Dani9192 02-16-2010 04:28 PM

how do i get her to seek contact?

Scoutrider 02-16-2010 04:43 PM

Quote:

Originally Posted by Dani9192 (Post 554935)
how do i get her to seek contact?

Very simply, with steady hands and riding from back to front, as others have said. Remember, she's going to be seeking/accepting not only contact on the bit, but from ALL of the aids if she's correct. Seeking contact with your seat, leg, etc. aids in addition to the bit. Contact is not about the bit alone, not in this sense. Sometimes I wonder how all of these head and bit centric terms arose when its really all about the back end. :? Classical lunging with side reins may be of some help to you and your mare, but do do that with a trainer since that can be tricky to do correctly and the last thing that you want to do is untrain before you can train. :wink:

Dani9192 02-16-2010 05:42 PM

ahh! everything is so confusing.. these are supposed to be things to get her to work over her back and it seems like you need to get them to work over their back to do these things.

Okay, so starting from scratch.. what should be the first thing i work on to engage her hind end?

Mercedes 02-16-2010 05:46 PM

Quote:

Originally Posted by Dani9192 (Post 555015)

Okay, so starting from scratch.. what should be the first thing i work on to engage her hind end?

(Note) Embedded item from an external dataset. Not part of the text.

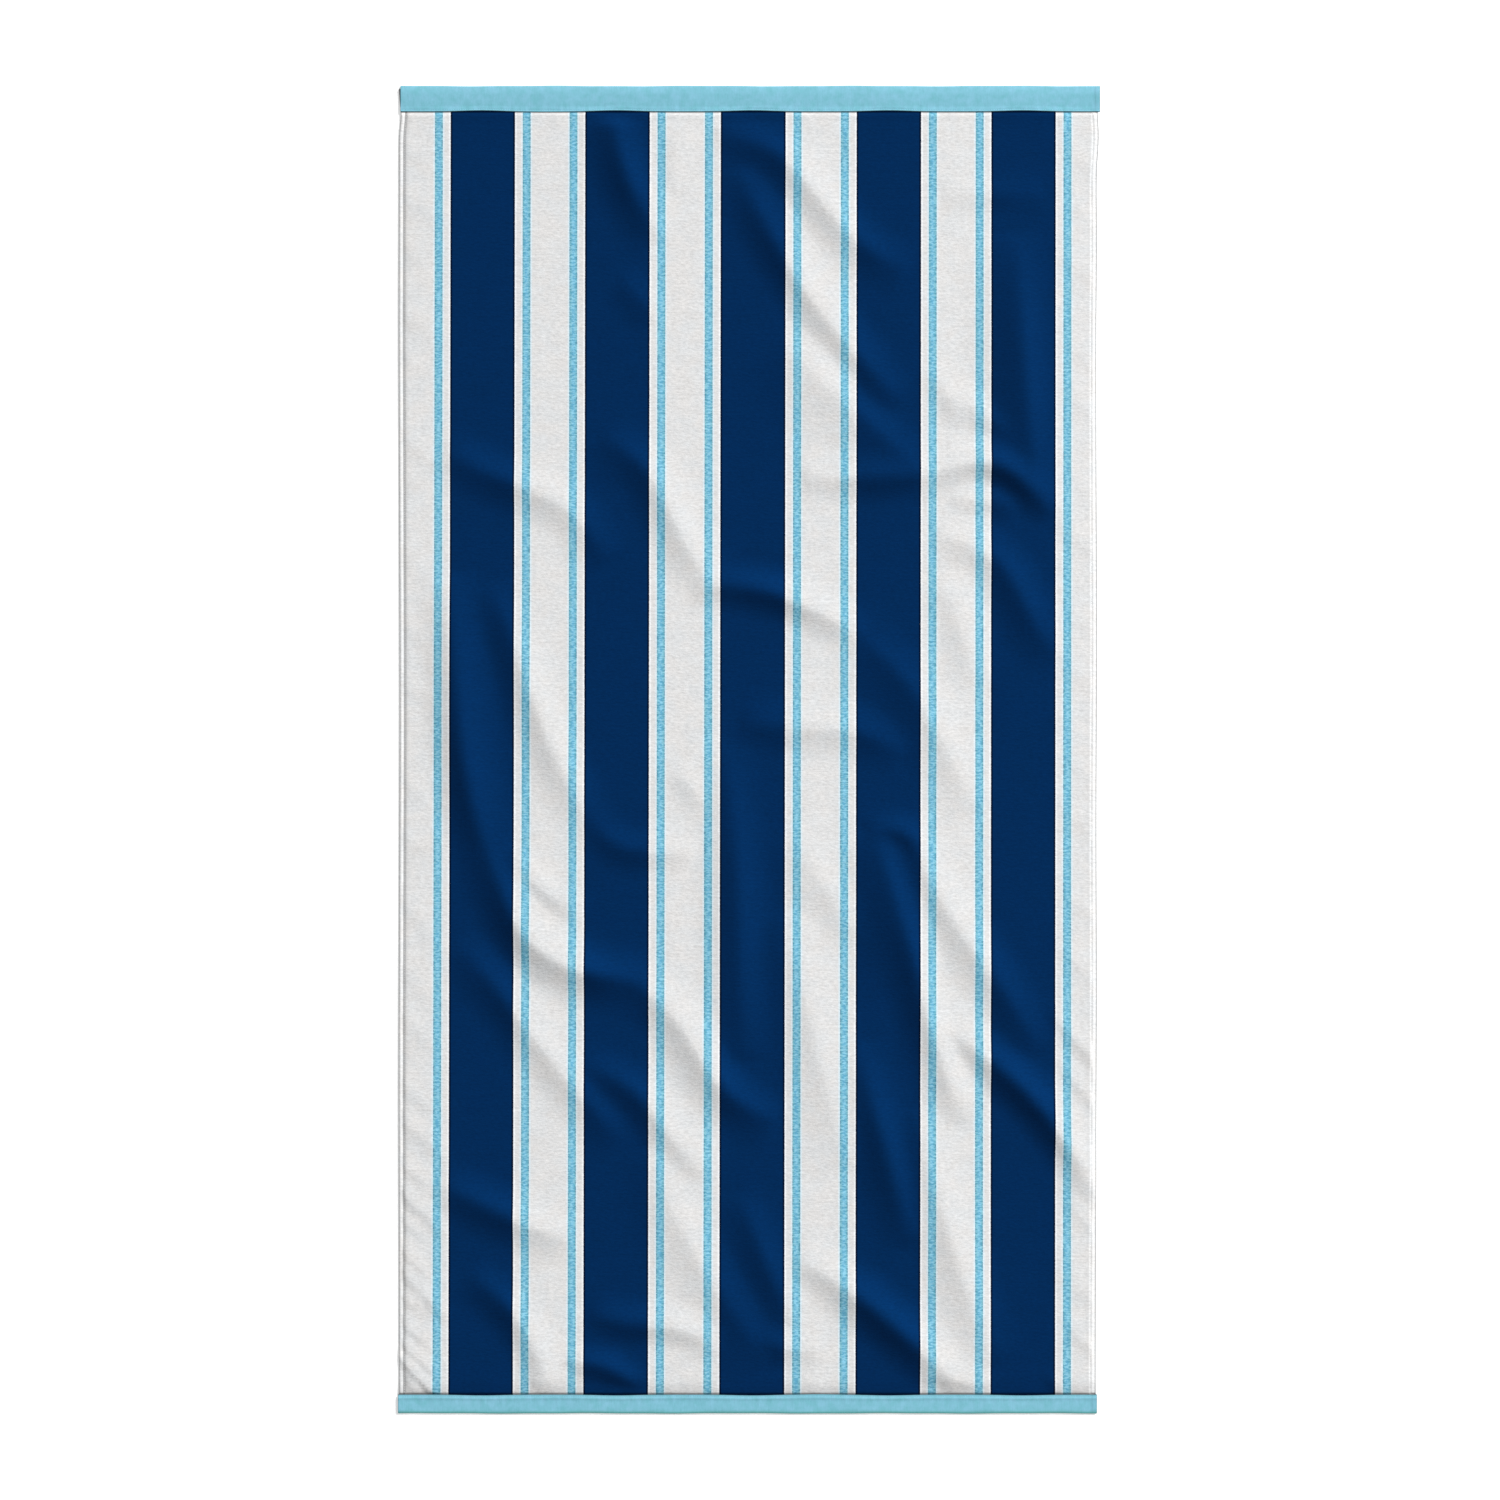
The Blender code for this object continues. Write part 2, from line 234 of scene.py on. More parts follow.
RIGHT_PLEATS = (
    Pleat(744, 54, 44, 0.8, 15),
    Pleat(681, 40, 30, 0.5, 12),
    Pleat(603, 62, 48, 0.8, 16),
    Pleat(497, 46, 36, 0.5, 12),
    Pleat(431, 58, 52, 0.7, 15),
    Pleat(328, 44, 30, 0.5, 13),
    Pleat(259, 64, 46, 0.8, 16),
    Pleat(151, 50, 38, 0.6, 13),
    Pleat(83, 60, 50, 0.7, 15),
    Pleat(-36, 42, 32, 0.5, 12),
    Pleat(-104, 62, 48, 0.8, 16),
    Pleat(-213, 50, 40, 0.8, 13),
    Pleat(-291, 58, 46, 1.0, 14),
    Pleat(-396, 70, 76, 2.4, 14),
    Pleat(-452, 52, 58, 1.8, 13),
    Pleat(-531, 62, 44, 1.0, 15),
    Pleat(-617, 48, 54, 1.2, 12),
    Pleat(-702, 60, 40, 0.9, 15),
    Pleat(-771, 46, 46, 1.3, 12),
)

# ---------------------------------------------------------------- the stripes, across the cloth
STRIPE_MIDDLES = (-342.7, -170.1, 4.4, 178.8, 351.4)  # of the navy stripes, half way along the towel
REPEAT = 173.5  # from one navy stripe to the next
NAVY_HALF = 41.1  # from a navy stripe's middle to its edge
LINE_NEAR = 51.5  # and to the two edges of the light blue line beside it
LINE_FAR = 61.5
LEAN_LEFT = 3.4  # a stripe drifts this far to the left from the top end to the bottom, at the left side
LEAN_RIGHT = 0.7  # and at the right side

# ---------------------------------------------------------------- light
KEY_BEARING = 48.0  # degrees: the key light comes from the upper right
KEY_HEIGHT = 38.0


def smooth_step(low, high, value):
    """0 up to low, 1 from high, and a smooth change between them."""
    share = np.clip((value - low) / (high - low), 0.0, 1.0)
    return share * share * (3.0 - 2.0 * share)


def swell(waves, along):
    """How far an edge is moved by its bulges, at a place along it."""
    return sum(reach * np.exp(-(((along - place) / half) ** 2)) for place, half, reach in waves)


def crest_points(fold, steps=14):
    """Points along a fold's crest."""
    start, end = np.array(fold.start, float), np.array(fold.end, float)
    run = end - start
    left = np.array((-run[1], run[0])) / np.hypot(*run)
    share = np.linspace(0.0, 1.0, steps)
    bowed = 1.125 * fold.bow * np.sin(math.pi * share)
    swayed = 1.15 * fold.sway * np.sin(2.0 * math.pi * share)
    return start + share[:, None] * run + (bowed + swayed)[:, None] * left


def fold_height(fold, across, along):
    """Height of one fold: highest along its crest, and falling away as a parabola to both sides."""
    points = crest_points(fold)
    nearest = np.full(across.shape, 1e9)
    side = np.zeros(across.shape)
    share = np.zeros(across.shape)
    pieces = len(points) - 1
    for index in range(pieces):
        base = points[index]
        run = points[index + 1] - base
        length = np.hypot(*run)
        place = ((across - base[0]) * run[0] + (along - base[1]) * run[1]) / length**2
        place = np.clip(place, 0.0, 1.0)
        off_x = across - base[0] - place * run[0]
        off_y = along - base[1] - place * run[1]
        distance = np.hypot(off_x, off_y)
        closer = distance < nearest
        nearest = np.where(closer, distance, nearest)
        side = np.where(closer, (run[0] * off_y - run[1] * off_x) / length, side)
        share = np.where(closer, (index + place) / pieces, share)
    spread = fold.lee + (fold.lit - fold.lee) * smooth_step(-CREST, CREST, side)
    away = (np.sqrt(nearest**2 + CREST**2) - CREST) / spread
    return fold.height * np.sin(math.pi * share) ** 0.6 * np.clip(1.0 - away, 0.0, None) ** 2


def pleat_height(pleats, place, out):
    """Height of the small pleats beside an edge, at a place along it and a distance out from it."""
    total = np.zeros(place.shape)
    for pleat in pleats:
        off = place - pleat.place - pleat.lean * out / pleat.reach
        ends = smooth_step(0.6, 5.0, out) * (1.0 - smooth_step(0.5 * pleat.reach, pleat.reach, out))
        total += pleat.height * ends * np.exp(-((off / pleat.half) ** 2))
    return total


def from_tapes(along):
    """Distance outside the nearer binding; negative inside it."""
    return np.minimum(TOP_EDGE - along, along - BOTTOM_EDGE)


def underside(across, along):
    """Height of the cloth's underside: its folds and pleats, and its climb into the bindings."""
    folds = np.sqrt(sum(fold_height(fold, across, along) ** 2 for fold in FOLDS))
    pleats = pleat_height(TOP_PLEATS, across, TOP_EDGE - along)
    pleats += pleat_height(BOTTOM_PLEATS, across, along - BOTTOM_EDGE)
    hems = pleat_height(LEFT_PLEATS, along, across - LEFT_LINE - PLEAT_START)
    hems += pleat_height(RIGHT_PLEATS, along, RIGHT_LINE - PLEAT_START - across)
    lift = (TAPE + PLAY) * (1.0 - smooth_step(0.5, RISE, from_tapes(along)))
    return (folds + hems) * smooth_step(0.0, FOLD_FADE, from_tapes(along)) + pleats + lift


def thickness(from_side, along):
    """The pile's thickness, the hems' at the long sides, and the pressed ends' inside the bindings."""
    places, depths = zip(*(row[:2] for row in HEM))
    open_cloth = np.interp(from_side, places, depths)
    return PRESSED + (open_cloth - PRESSED) * smooth_step(0.6, SWELL, from_tapes(along))


def between(low, high, cell):
    """Even steps between two places, leaving both out."""
    count = max(2, round((high - low) / cell))
    return np.linspace(low, high, count + 1)[1:-1]


def from_fine(low, high):
    """Steps between two places, leaving both out, that are finer where the cloth is wrinkled."""
    turn = low + WRINKLED
    return np.concatenate((between(low, turn, FINE_CELL), [turn], between(turn, high, CELL)))


def cloth_grid():
    """Places of the cloth's vertices as two grids, a row for each line across the towel."""
    steps = np.array((0.0, 0.5, 1.0, 1.6, 2.3, SWELL, 5.5, 8.5, 12.0, 16.0, 21.0))
    low = np.array((cloth_low[1], BOTTOM_EDGE - 12.0, BOTTOM_EDGE - 2.0))
    high = np.array((TOP_EDGE + 2.0, TOP_EDGE + 14.0, cloth_high[1]))
    first, last = BOTTOM_EDGE + steps, TOP_EDGE - steps[::-1]
    along = np.concatenate((low, first, from_fine(first[-1], last[0]), last, high))
    hem_steps = np.array([row[0] for row in HEM])
    inner_width = RIGHT_LINE - LEFT_LINE - 2.0 * hem_steps[-1]
    shares = from_fine(0.0, inner_width) / inner_width
    across = []
    for y in along:
        near = LEFT_LINE + swell(LEFT_WAVES, y) + hem_steps
        far = RIGHT_LINE + swell(RIGHT_WAVES, y) - hem_steps[::-1]
        across.append(np.concatenate((near, near[-1] + shares * (far[0] - near[-1]), far)))
    across = np.array(across)
    return across, np.repeat(along[:, None], across.shape[1], axis=1)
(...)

I told you everything you need to know.

First forward, then the training scale: rhythm/relaxation, suppleness, CONTACT (that's 'acceptance of contact, NOT 'on the bit'), impulsion, straightness, collection.

Dani9192 02-16-2010 10:55 PM

thanks everybody!
she accepts contact of all my aids so i THINK i have that down.
if she's forward, does it just mean she goes when i ask her to?
all of the rest will come through exercises?
I hope you guys don't mind all of my questions, it's just i'm trying to get started in dressage and I want to have a full grasp of everything before I do really. since it's winter I figured it would be a good time to learn everything before I really start training for it this spring.